Regarding the trylock-and-back-out-on_failure code, do you think adding
new APIs with timeout for mutex and rwsem and may be spin count for
spinlock will help to at least reduce the number of failures that can
happen in the code. RT mutex does have a rt_mutex_timed_lock(), but
there is no equivalent for mutex and rwsem.

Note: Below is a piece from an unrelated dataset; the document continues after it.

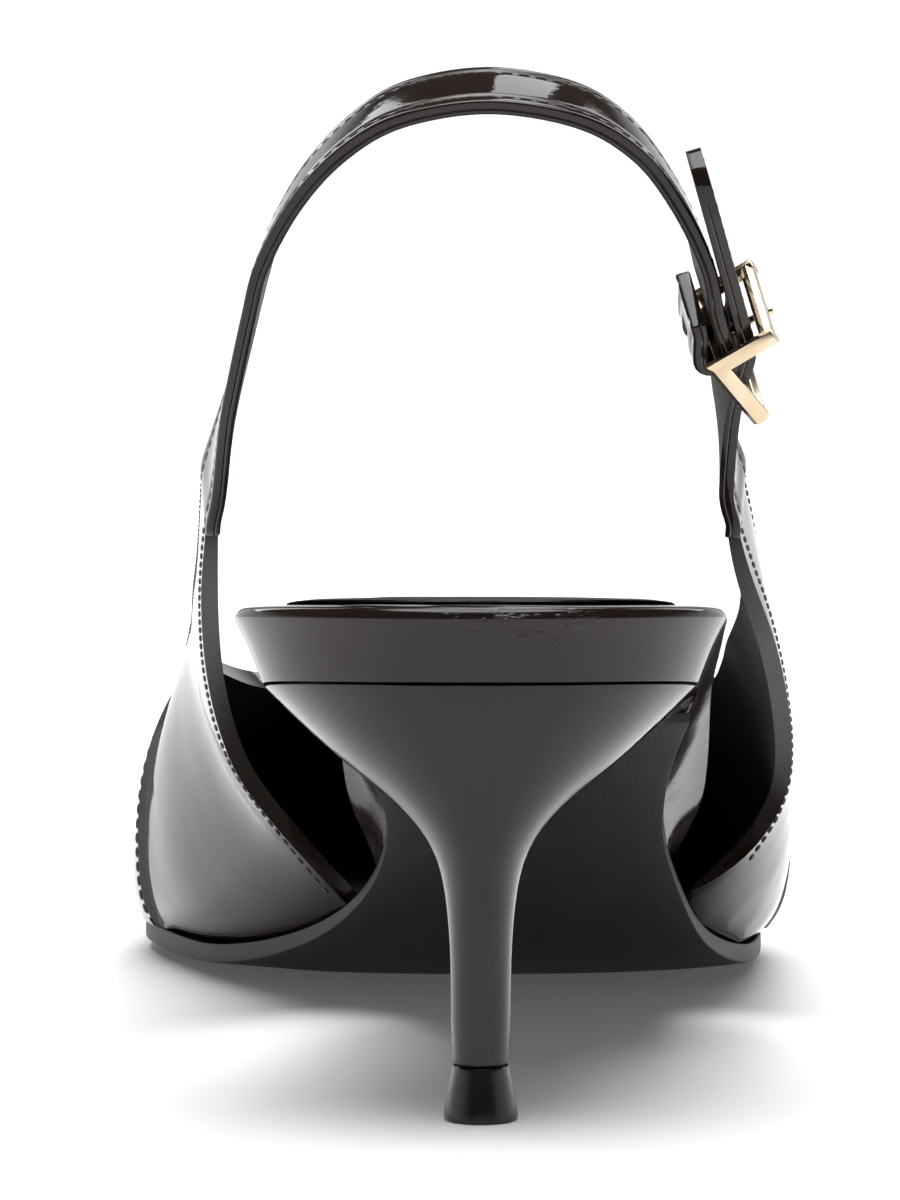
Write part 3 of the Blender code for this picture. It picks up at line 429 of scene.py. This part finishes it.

>> The freeze dependency has to be
>> properly translated into appropriate locking sequences to make lockdep
>> work correctly.i
> This is part of the problem - freeze context is not actually a lock
> but it's close enough that freezing on simple filesystems can be
> validated with lockdep annotations. i.e. same basic concept as the
> lockdep reclaim context. However, it just doesn't work reliably for
> more complex subsystems where there are much more subtle and complex
> behavioural interactions and dependencies that a single lock context
> cannot express or be annotated to express. That's where lockdep
> falls down....
>> I would say that the use of a global fs_reclaim pseudo
>> lock is not a perfect translation and so it has exception cases we need
>> to handle.
> Exactly the problem.
>>> Nope. We are getting rid of kmem_alloc wrappers and all the
>>> associated flags, not adding new ones. Part of that process is
>>> identifying all the places we currently use KM_NOFS to "shut up
>>> lockdep" and converting them to explicit __GFP_NOLOCKDEP flags.
>>> So right now, this change needs to be queued up behind the API
>>> changes that are currently in progress...
>> That is fine. I can wait and post a revised patch after that. Who is
>> going to make these changes?
Thanks for the pointer. I will rebase my patch on top of that.